Bila merujuk rencana yang sempat ramai diperbincangkan enam tahun lalu, Bank Indonesia menyiapkan semacam masa transisi.
Selama masa transisi, uang lama dan uang baru hasil redenominasi akan berlaku bersamaan, dengan nilai yang sama meski penulisan nominalnya berbeda.
“Ada tahapannya, dan tahapan itu bisa 5 sampai 7 tahun,” kata Ronald, di sela pelatihan wartawan ekonomi di Semarang, seperti dikutip Kompas.com, Sabtu (24/9/2016).
Kenapa?
Rencana penyederhanaan penulisan nominal rupiah bisa jadi lebih mempertimbangkan kemudahan dan efektivitas pencatatan keuangan.
Terlebih lagi, saat ini rupiah tercatat menjadi salah satu mata uang yang memiliki nominal terbesar yang ada di dunia, yaitu Rp 100.000.
Secara teknologi, setiap nominal yang dicatat dalam sistem terkomputerisasi juga akan memakan memori penyimpanan.
Bayangkan berapa space yang dibutuhkan untuk mencatat anggaran negara yang totalnya sudah ribuan triliun.

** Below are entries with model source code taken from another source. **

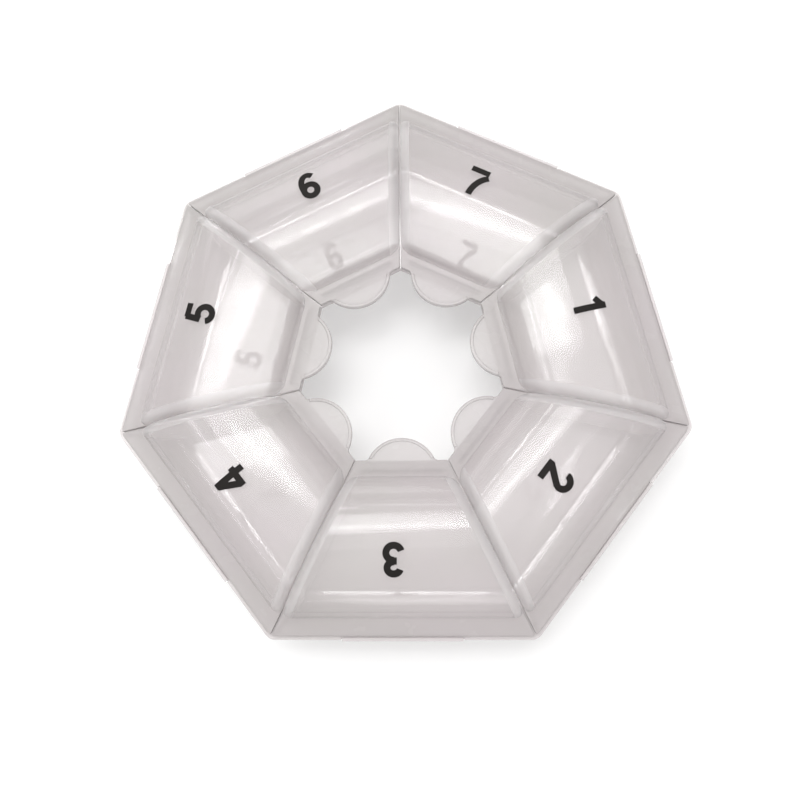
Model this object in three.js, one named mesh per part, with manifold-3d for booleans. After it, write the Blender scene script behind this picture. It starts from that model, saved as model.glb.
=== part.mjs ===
// Weekly pill organizer: a seven-sided ring of seven covered compartments round an open middle.
// One tray carries seven vaulted lids. Each lid turns on a film hinge at the outer rim
// and has a finger tab that reaches over the middle hole.
// Millimetres, +Z up. The tray stands on z = 0, and the origin is under the middle of the outline.
import * as THREE from "three";
import { mergeVertices } from "three/addons/utils/BufferGeometryUtils.js";
import Module from "manifold-3d";

const wasm = await Module();
wasm.setup();

// Plan of the ring
const SIDES = 7;
const RIM_APOTHEM = 54; // axis to the flats of the tray's outer rim
const HOLE_APOTHEM = 19.3; // axis to the flats of the middle hole
const CORNER_RADIUS = 2.5; // round of the seven outer corners, in plan

// Tray
const TRAY_HEIGHT = 14;
const TRAY_WALL = 1.2; // outer skin, floor and flanks
const RIM_BAND = 1.3; // upright band below the rim, and thickness of the outer ledge
const RIM_LEDGE = 1.2; // how far the rim stands out over the outer flank
const TROUGH_RADIUS = 6; // round between flank and floor, on the outside
const INNER_LEAN = THREE.MathUtils.degToRad(30); // flank by the hole, from upright
const OUTER_LEAN = THREE.MathUtils.degToRad(12); // flank under the outer rim, from upright
const PARTITION = 1.6; // thickness of a wall between two compartments, at the rim
const PARTITION_DRAFT = THREE.MathUtils.degToRad(1.5); // each face, thicker towards the floor

// Lids
const LID_WALL = 1; // vault and end walls
const LID_FLANGE = 1.2; // flat border that lies on the rim
const VAULT_RISE = 6.3; // crown above the flange
const INNER_BORDER = 3.2; // flange between the hole and the vault
const OUTER_BORDER = 3.4; // flange between the vault and the lid's outer edge
const SHOULDER = 2; // round between the vault and its end walls
const SIDE_GAP = 0.25; // end wall to the plane between two sectors

// Finger tab
const TAB_RADIUS = 7.4;
const TAB_REACH = 4.45; // beyond the hole's flat
const TAB_FILLET = 1;
const TAB_BEAD = 0.6; // width of the raised edge
const TAB_BEAD_HEIGHT = 0.35;

// Snap lip under the flange, by the hole
const LIP_HALF_LENGTH = 8.2;
const LIP_THICKNESS = 0.9;
const LIP_TAPER = 0.2; // how much thinner the lip is at its lower edge
const LIP_CLEARANCE = 0.45; // lip to the tray's inner wall
const SNAP_RIB_RADIUS = 0.2;
const SNAP_RIB_LENGTH = 4.4;
const SNAP_RIB_OFFSET = 5.6; // middle of a rib, from the middle of the lip

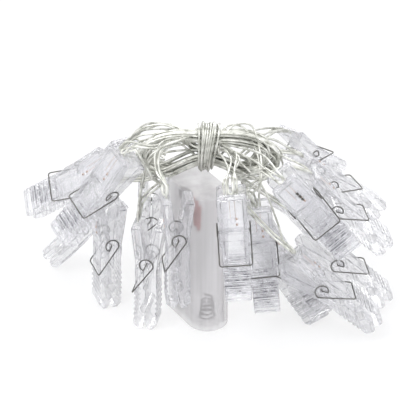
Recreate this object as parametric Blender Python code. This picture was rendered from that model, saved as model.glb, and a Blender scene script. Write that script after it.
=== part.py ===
"""Clip string lights: eighteen clear pegs hung by their wire from a tied hank, over a battery case."""
import math

import bmesh
import bpy
from mathutils import Matrix, Vector

# Driving sizes, in metres
CLIP_LENGTH = 0.050
HANDLE_LENGTH = 0.018
HANDLE_WIDTH = 0.0124
JAW_WIDTH = 0.0112
JAW_THICKNESS = 0.0050
WAIST_THICKNESS = 0.0046
HANDLE_THICKNESS = 0.0040
CASE_LENGTH = 0.034
CASE_THICKNESS = 0.018
CASE_HEIGHT = 0.066
WIRE_DIAMETER = 0.0010
HANK_REACH = 0.0325
HANK_HEIGHT = 0.0105
SPREAD = 0.080

# Clearances and the overrun of every cut
SEAT_GAP = 0.0003
CUT_OVERRUN = 0.002
WELD_DISTANCE = 0.000001

# Clip: heights are measured from the pivot, up to the handle end and down to the jaw tip
SPLAY_DEG = 9.0
PEG_WALL_GAP = 0.0003
PIVOT_BORE_RADIUS = 0.0008
JAW_LENGTH = CLIP_LENGTH - HANDLE_LENGTH
JAW_TIP_HEIGHT = 0.0022
TIP_INSET = 0.0012
TIP_OUTSET = 0.0020
LINE_NOTCH_RADIUS = 0.0020
LINE_NOTCH_UP = 0.0100
LINE_NOTCH_SIDES = 4
RIB_COUNT = 5
RIB_PITCH = 0.0026
RIB_DEPTH = 0.0006
RIB_FIRST_UP = 0.0055
RIBS_TOP = JAW_LENGTH - RIB_FIRST_UP - RIB_COUNT * RIB_PITCH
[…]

Merujuk Undang-undang Nomor 18/2016 tentang Anggaran Pendapatan dan Belanja Negara (APBN) 2017, total nilai rencana belanja negara mencapai Rp 2.080.451.168.747.000.
Sudah masuk hitungan "kuadriliun".
Sebaliknya, nilai rupiah terkecil pun tak bisa dimungkiri semakin jarang terpakai.

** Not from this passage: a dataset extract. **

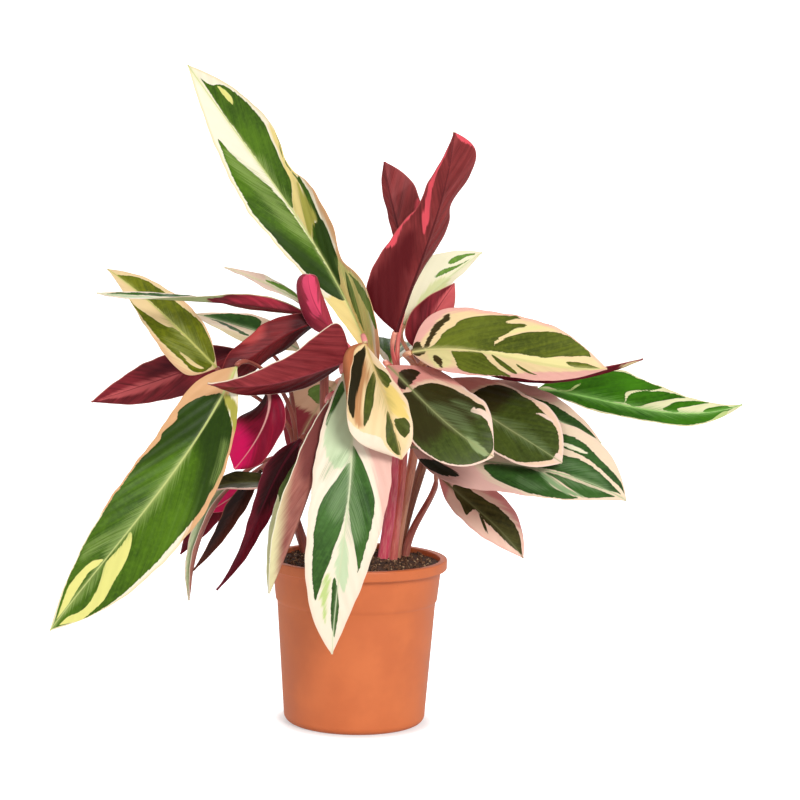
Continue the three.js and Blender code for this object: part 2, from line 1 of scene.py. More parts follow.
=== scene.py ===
# A stromanthe triostar in its nursery pot: fine blades, stems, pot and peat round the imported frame.
# Lengths are in millimetres and angles in degrees, and the finished meshes are in metres.
import math

import bpy
import numpy as np
from mathutils import Matrix, Vector


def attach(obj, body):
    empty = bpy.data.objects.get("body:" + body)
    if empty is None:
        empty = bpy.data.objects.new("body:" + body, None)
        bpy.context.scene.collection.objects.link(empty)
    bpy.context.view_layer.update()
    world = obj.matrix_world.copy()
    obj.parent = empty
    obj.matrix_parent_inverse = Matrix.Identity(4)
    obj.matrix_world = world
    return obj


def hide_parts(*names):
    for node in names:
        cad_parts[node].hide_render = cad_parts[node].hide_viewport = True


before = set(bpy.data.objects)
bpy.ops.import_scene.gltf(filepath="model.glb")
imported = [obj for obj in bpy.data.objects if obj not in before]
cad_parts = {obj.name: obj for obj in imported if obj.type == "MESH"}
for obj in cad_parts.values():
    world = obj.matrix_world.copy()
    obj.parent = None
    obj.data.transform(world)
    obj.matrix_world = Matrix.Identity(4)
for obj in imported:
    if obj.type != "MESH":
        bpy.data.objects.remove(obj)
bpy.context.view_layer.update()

metre = 0.001  # one millimetre in metres

cameraLook = {
    "place": (30.9, -1800, 438.8),
    "down": 5.863,  # how far it looks below the horizon
    "lean": 1.22,  # how far its top leans to the left
    "lens": 104.7, "film": 36, "reach": 20,
}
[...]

Thinkstock/alzay - Ilustrasi laporan keuangan
Sebagai catatan, redenominasi sudah pernah dijalankan di 30-an negara selama satu abad terakhir, setidaknya menurut Duca Iona dalam paparannya berjudul The National Currency Re-Denomination Experience in Several Countries: A Comparative Analisys ada 2005
Ada contoh gagal, ada pula keberhasilan. Riset Andika Pambudi dkk pada 2014—berjudul Penentu Keberhasilan Redenominasi Mata Uang: Pendekatan Historis dan Eksperimental—mencatat, situasi dan kondisi perekonomian suatu negara yang berencana menjalankan redenominasi merupakan penentu keberhasilan atau kegagalan kebijakan itu.